To address the information and methodological gaps in this field, this study comprehensively collects relevant documents on important agricultural policies at the national level in China, constructing an agricultural policy corpus. We introduce for the first time the temporal dimension and clustering algorithm DBSCAN on the basis of the LDA (Latent Dirichlet Allocation) model to partition the topics. By leveraging the new machine learning model EvoLDA-DB (Evolutionary LDA with DBSCAN), we construct a comprehensive dataset of agricultural policy corpus to achieve a quantitative assessment of the intensity of agricultural policies. The dataset comprises the agricultural policy corpus at the national level in China over the past 40 years. We propose a novel method to obtain quantified datasets of agricultural policy corpus words and scores for each document. This approach to computing policy intensity can be applied not only for inter-country comparisons but also across different domains.

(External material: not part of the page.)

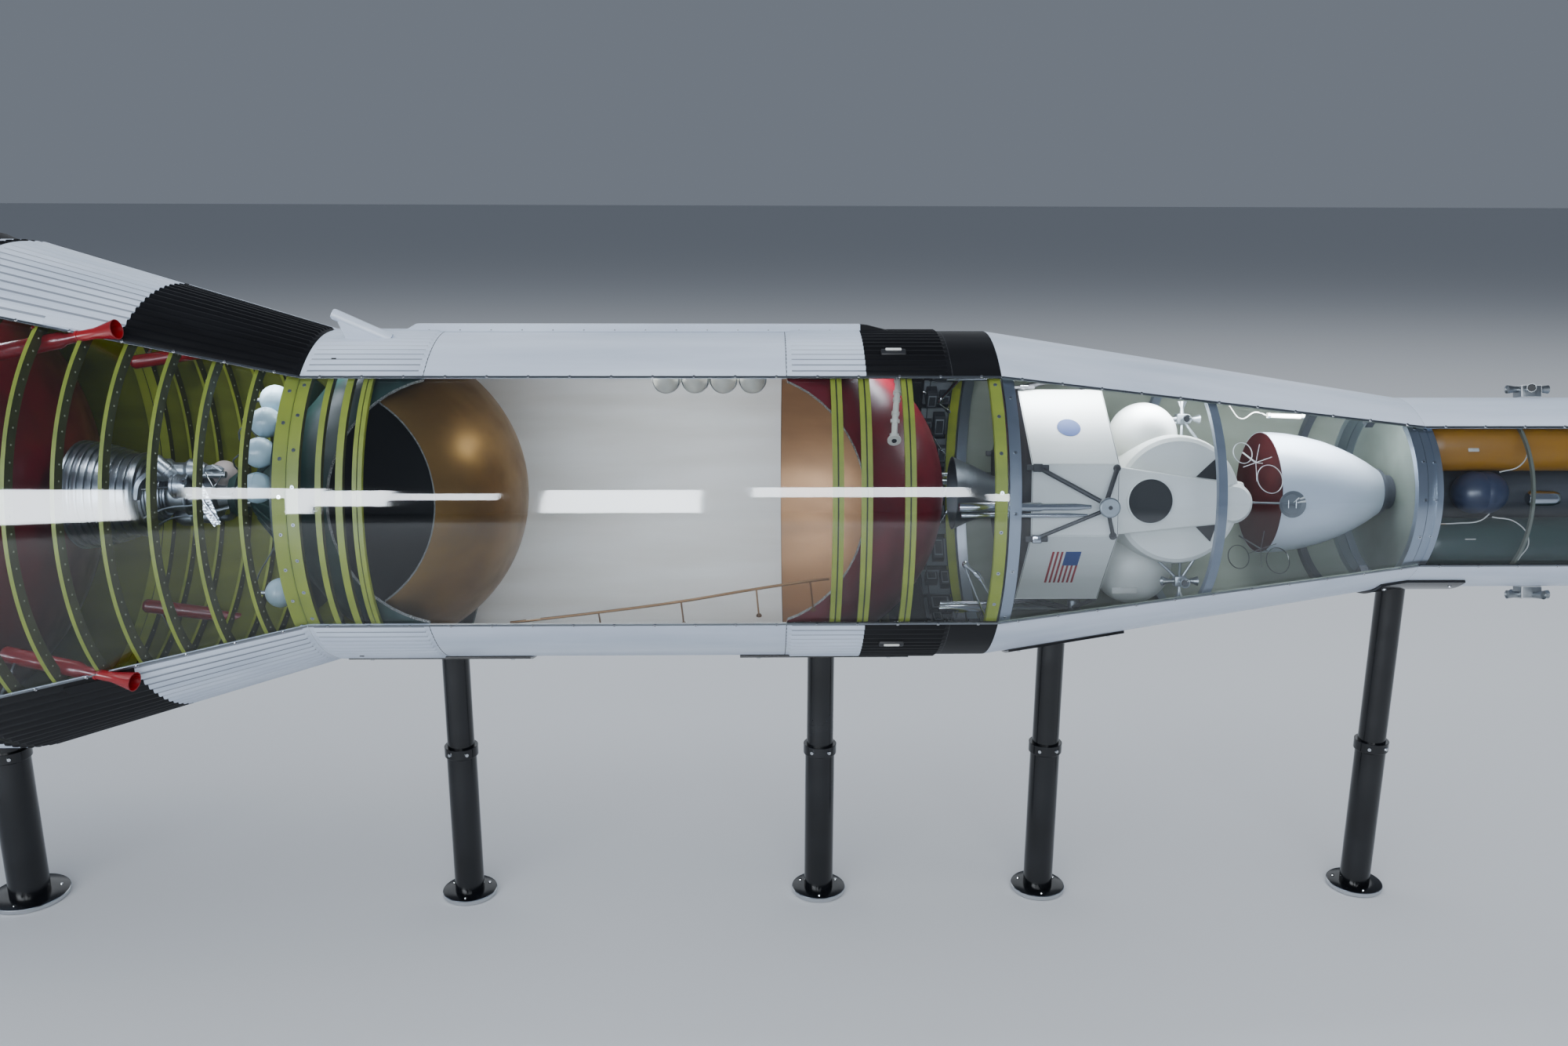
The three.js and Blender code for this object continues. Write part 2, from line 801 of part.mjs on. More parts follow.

Building upon the multiclustered partition of corpus words provided by this study, it offers more practical support for further analysis of different aspects or dimensions within this field. Furthermore, the dataset of this study provides detailed content of Chinese agricultural policy documents categorized by different government departments, aiding researchers in reducing the time and effort required to access information on Chinese agricultural policies.